# Prompt
Only the lines from the line that has "Recreate this object" through the line that has "const mouthStitchDrop = 4;" should be reproduced, exactly and with both ends kept.

# Data extract
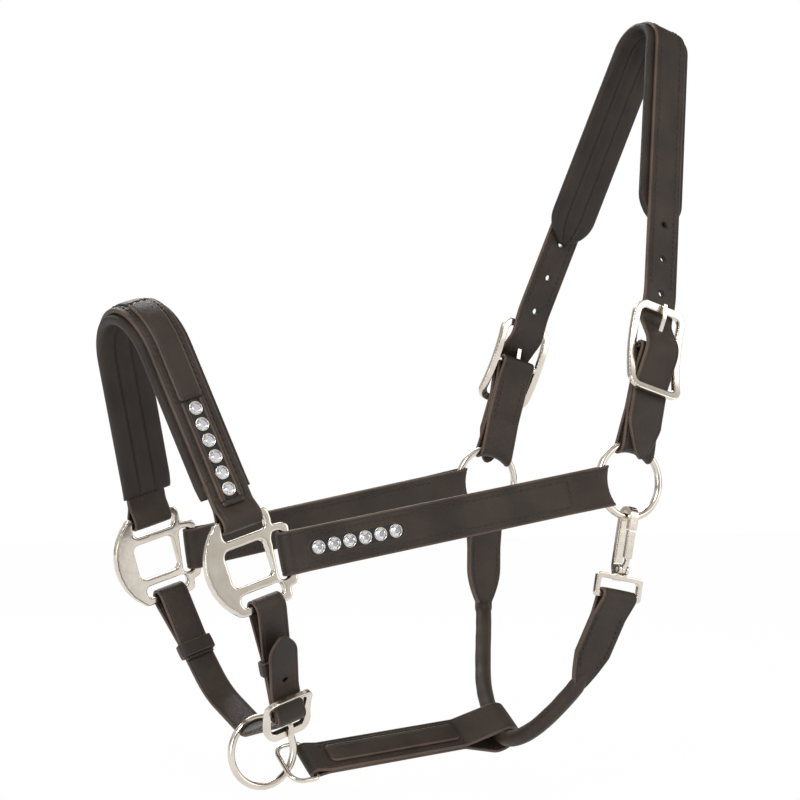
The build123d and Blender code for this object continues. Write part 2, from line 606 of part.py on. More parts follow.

---

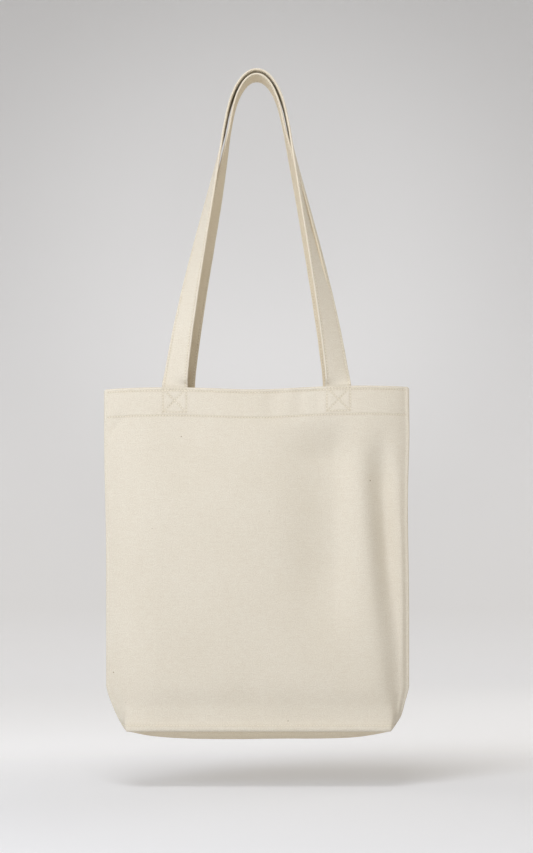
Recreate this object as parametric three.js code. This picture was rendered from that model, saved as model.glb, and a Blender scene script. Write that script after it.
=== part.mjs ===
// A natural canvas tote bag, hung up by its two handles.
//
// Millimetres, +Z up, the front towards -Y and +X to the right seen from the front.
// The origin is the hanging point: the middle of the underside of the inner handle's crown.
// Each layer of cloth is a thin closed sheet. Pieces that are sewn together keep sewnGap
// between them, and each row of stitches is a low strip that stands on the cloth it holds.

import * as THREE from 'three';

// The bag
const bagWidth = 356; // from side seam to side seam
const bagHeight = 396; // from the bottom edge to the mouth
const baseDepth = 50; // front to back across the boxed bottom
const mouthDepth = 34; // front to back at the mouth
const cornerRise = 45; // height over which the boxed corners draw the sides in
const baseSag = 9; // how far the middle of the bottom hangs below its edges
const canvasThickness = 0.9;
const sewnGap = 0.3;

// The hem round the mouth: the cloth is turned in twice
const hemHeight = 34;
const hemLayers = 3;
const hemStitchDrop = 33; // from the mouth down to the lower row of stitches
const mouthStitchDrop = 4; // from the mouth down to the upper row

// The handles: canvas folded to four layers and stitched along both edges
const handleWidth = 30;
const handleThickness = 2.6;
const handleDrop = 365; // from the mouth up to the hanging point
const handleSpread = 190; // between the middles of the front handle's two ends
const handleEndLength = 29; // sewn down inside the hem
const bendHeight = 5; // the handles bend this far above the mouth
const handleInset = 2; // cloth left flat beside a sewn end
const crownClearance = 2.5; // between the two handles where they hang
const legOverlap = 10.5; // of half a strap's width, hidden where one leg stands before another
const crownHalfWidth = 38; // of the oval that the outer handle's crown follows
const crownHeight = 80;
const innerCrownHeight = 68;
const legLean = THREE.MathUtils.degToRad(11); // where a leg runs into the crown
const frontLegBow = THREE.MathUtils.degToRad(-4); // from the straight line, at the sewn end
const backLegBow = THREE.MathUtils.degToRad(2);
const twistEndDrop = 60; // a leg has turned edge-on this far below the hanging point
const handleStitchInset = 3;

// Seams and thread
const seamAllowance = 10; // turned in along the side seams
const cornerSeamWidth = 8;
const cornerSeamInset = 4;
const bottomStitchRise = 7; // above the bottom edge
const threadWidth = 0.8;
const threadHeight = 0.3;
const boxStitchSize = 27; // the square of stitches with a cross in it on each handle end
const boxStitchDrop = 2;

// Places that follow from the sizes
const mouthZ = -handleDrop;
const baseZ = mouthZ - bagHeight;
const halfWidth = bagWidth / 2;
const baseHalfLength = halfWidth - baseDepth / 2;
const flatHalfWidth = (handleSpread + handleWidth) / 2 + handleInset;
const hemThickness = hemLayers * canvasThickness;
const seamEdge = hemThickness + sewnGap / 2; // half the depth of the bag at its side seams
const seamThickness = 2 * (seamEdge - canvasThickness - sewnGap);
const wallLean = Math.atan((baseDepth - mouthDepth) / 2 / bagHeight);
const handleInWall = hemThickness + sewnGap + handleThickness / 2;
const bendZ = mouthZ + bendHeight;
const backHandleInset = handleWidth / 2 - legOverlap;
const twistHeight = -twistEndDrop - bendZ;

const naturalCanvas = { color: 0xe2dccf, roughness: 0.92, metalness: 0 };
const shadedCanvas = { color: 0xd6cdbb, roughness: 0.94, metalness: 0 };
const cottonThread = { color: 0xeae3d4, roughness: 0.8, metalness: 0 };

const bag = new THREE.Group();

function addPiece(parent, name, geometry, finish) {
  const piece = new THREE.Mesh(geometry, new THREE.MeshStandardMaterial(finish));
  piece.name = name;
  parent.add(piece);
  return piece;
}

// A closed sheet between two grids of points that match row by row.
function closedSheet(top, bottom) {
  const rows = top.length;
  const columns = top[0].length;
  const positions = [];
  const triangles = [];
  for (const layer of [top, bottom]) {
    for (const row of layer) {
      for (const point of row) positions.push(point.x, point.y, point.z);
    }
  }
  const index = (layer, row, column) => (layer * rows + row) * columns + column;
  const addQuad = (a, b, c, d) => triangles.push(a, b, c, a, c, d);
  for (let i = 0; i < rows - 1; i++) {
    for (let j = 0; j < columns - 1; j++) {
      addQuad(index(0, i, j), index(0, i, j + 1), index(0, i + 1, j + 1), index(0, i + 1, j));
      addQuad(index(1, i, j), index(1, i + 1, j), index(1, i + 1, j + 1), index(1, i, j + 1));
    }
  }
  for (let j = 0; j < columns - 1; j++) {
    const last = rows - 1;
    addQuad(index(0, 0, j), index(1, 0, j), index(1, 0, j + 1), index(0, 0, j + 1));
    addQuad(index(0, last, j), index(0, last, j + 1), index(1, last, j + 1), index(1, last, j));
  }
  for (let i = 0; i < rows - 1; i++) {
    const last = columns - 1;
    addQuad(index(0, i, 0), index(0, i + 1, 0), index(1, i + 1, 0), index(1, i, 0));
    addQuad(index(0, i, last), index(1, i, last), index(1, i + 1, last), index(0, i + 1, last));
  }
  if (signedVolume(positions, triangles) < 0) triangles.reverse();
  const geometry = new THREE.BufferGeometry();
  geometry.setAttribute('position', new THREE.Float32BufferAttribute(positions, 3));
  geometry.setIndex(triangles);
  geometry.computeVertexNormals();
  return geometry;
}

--

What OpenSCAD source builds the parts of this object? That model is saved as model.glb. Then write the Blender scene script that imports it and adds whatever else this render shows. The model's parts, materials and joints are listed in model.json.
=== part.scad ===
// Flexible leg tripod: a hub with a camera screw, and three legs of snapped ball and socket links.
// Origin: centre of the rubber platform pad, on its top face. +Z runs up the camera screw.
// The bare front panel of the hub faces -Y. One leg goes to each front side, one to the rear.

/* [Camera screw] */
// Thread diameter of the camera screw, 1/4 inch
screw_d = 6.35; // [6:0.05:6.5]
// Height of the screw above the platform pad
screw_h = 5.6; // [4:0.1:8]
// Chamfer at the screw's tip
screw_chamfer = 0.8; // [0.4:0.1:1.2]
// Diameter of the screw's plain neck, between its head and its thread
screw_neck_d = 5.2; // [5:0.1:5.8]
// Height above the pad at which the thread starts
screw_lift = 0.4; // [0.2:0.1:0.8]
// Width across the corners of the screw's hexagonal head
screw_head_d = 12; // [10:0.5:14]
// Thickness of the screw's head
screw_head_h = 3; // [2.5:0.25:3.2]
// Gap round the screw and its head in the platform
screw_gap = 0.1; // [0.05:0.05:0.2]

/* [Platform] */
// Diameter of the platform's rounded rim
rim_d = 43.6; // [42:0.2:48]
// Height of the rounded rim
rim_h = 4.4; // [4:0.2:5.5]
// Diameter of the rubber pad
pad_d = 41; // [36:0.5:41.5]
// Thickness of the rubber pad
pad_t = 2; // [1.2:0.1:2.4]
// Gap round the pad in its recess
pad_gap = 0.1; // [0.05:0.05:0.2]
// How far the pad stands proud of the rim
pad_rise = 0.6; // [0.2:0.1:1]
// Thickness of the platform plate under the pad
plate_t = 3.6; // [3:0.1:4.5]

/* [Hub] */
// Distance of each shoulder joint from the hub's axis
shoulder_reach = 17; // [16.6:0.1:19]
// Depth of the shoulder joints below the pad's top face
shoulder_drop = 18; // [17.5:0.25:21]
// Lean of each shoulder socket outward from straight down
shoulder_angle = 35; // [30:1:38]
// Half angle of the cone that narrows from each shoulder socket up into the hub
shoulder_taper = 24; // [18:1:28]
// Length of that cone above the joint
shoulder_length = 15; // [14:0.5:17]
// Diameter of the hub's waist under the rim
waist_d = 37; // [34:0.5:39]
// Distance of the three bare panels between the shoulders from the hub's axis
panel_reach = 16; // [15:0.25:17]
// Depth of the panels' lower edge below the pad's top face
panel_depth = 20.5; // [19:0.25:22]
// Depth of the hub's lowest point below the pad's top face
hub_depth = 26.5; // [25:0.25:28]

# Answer
Recreate this object as parametric three.js code. This picture was rendered from that model, saved as model.glb, and a Blender scene script. Write that script after it.
=== part.mjs ===
// A natural canvas tote bag, hung up by its two handles.
//
// Millimetres, +Z up, the front towards -Y and +X to the right seen from the front.
// The origin is the hanging point: the middle of the underside of the inner handle's crown.
// Each layer of cloth is a thin closed sheet. Pieces that are sewn together keep sewnGap
// between them, and each row of stitches is a low strip that stands on the cloth it holds.

import * as THREE from 'three';

// The bag
const bagWidth = 356; // from side seam to side seam
const bagHeight = 396; // from the bottom edge to the mouth
const baseDepth = 50; // front to back across the boxed bottom
const mouthDepth = 34; // front to back at the mouth
const cornerRise = 45; // height over which the boxed corners draw the sides in
const baseSag = 9; // how far the middle of the bottom hangs below its edges
const canvasThickness = 0.9;
const sewnGap = 0.3;

// The hem round the mouth: the cloth is turned in twice
const hemHeight = 34;
const hemLayers = 3;
const hemStitchDrop = 33; // from the mouth down to the lower row of stitches
const mouthStitchDrop = 4; // from the mouth down to the upper row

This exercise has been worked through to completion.